Aim:
Copy each line that has the string "JSON" somewhere in it.

Data section:

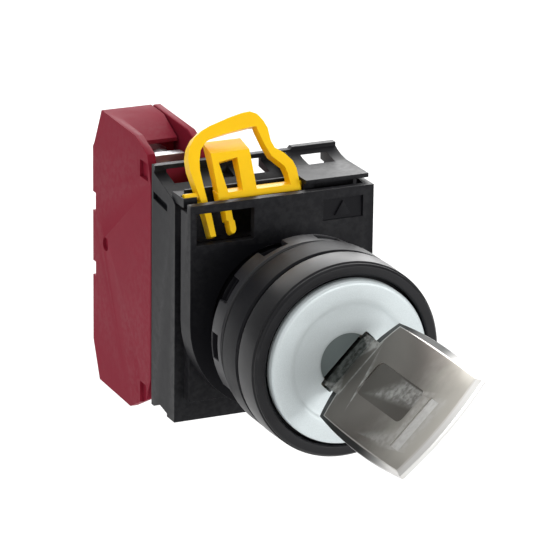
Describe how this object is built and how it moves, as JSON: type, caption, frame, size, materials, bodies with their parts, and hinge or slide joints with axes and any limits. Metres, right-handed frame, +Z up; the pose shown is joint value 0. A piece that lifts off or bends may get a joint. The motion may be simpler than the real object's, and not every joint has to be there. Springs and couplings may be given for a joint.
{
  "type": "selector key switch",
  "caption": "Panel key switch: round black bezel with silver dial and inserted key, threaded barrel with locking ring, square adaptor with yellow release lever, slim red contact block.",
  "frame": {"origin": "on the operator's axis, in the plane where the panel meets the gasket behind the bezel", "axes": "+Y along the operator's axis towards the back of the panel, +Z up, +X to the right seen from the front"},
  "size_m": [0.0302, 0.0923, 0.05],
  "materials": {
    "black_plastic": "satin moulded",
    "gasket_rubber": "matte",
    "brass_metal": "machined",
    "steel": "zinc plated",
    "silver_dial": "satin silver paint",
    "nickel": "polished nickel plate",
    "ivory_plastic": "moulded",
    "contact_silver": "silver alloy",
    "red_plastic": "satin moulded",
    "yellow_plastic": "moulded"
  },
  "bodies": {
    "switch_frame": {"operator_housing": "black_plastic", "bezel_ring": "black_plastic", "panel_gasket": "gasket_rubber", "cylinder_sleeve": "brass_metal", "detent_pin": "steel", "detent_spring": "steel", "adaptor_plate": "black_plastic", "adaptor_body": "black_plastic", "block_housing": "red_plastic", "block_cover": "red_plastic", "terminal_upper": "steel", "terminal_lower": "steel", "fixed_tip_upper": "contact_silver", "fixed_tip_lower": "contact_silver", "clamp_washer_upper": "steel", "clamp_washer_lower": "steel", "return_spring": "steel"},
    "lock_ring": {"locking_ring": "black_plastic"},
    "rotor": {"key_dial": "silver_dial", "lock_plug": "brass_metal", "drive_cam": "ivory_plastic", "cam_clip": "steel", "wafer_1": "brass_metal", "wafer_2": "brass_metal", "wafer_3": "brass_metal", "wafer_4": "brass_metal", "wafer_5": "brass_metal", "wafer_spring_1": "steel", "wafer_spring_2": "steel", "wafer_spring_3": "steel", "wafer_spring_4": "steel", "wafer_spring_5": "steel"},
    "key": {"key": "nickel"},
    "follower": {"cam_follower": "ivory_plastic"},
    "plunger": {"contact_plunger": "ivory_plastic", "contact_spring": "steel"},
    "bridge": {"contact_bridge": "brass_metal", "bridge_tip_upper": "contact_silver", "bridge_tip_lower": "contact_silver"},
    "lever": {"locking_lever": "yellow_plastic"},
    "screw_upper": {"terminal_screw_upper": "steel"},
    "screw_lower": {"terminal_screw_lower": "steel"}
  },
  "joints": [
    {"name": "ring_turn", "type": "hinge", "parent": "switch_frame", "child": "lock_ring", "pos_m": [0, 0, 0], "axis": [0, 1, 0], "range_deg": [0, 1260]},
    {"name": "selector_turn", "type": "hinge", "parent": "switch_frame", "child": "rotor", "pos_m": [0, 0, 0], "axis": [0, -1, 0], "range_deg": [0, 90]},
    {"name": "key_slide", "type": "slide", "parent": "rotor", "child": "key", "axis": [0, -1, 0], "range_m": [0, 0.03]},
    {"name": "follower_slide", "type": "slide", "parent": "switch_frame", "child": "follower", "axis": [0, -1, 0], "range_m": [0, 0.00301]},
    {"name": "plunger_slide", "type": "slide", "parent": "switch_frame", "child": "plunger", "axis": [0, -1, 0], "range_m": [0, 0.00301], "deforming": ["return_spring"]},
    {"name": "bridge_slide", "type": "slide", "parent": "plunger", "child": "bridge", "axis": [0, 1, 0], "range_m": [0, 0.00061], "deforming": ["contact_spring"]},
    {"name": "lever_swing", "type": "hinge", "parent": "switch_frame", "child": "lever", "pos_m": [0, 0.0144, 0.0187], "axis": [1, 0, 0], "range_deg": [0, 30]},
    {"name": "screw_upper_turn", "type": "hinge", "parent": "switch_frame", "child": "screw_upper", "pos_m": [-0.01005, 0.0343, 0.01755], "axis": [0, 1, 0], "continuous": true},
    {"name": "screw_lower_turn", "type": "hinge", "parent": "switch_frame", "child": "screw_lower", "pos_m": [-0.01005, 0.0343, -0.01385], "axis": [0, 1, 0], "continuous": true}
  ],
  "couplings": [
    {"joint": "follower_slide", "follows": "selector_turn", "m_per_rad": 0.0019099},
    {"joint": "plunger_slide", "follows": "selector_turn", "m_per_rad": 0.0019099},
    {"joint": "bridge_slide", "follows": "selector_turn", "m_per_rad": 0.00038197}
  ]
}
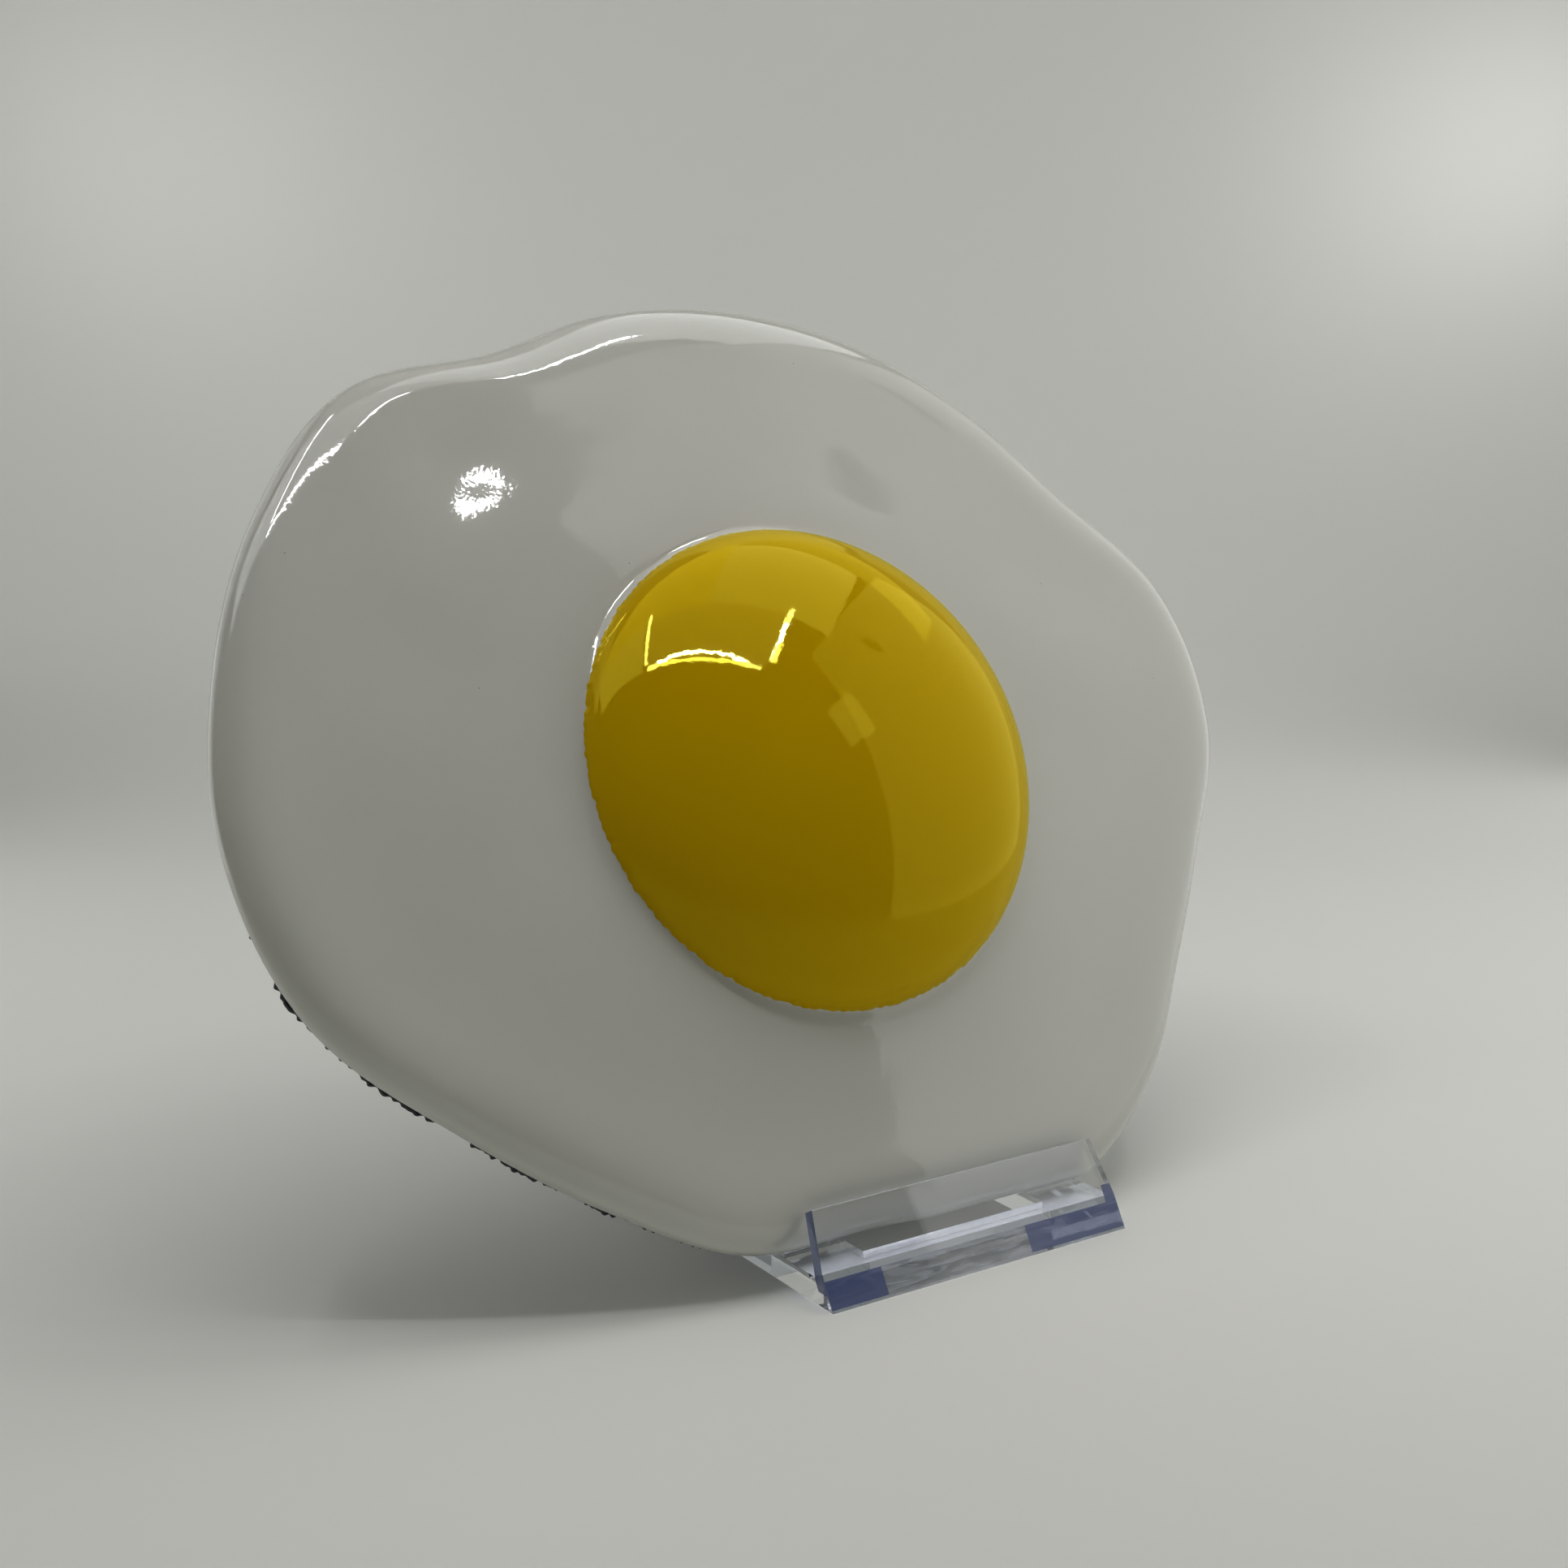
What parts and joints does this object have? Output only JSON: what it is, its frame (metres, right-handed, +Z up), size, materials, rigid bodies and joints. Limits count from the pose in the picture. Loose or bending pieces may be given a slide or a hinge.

Result:
Describe how this object is built and how it moves, as JSON: type, caption, frame, size, materials, bodies with their parts, and hinge or slide joints with axes and any limits. Metres, right-handed frame, +Z up; the pose shown is joint value 0. A piece that lifts off or bends may get a joint. The motion may be simpler than the real object's, and not every joint has to be there. Springs and couplings may be given for a joint.
What parts and joints does this object have? Output only JSON: what it is, its frame (metres, right-handed, +Z up), size, materials, rigid bodies and joints. Limits count from the pose in the picture. Loose or bending pieces may be given a slide or a hinge.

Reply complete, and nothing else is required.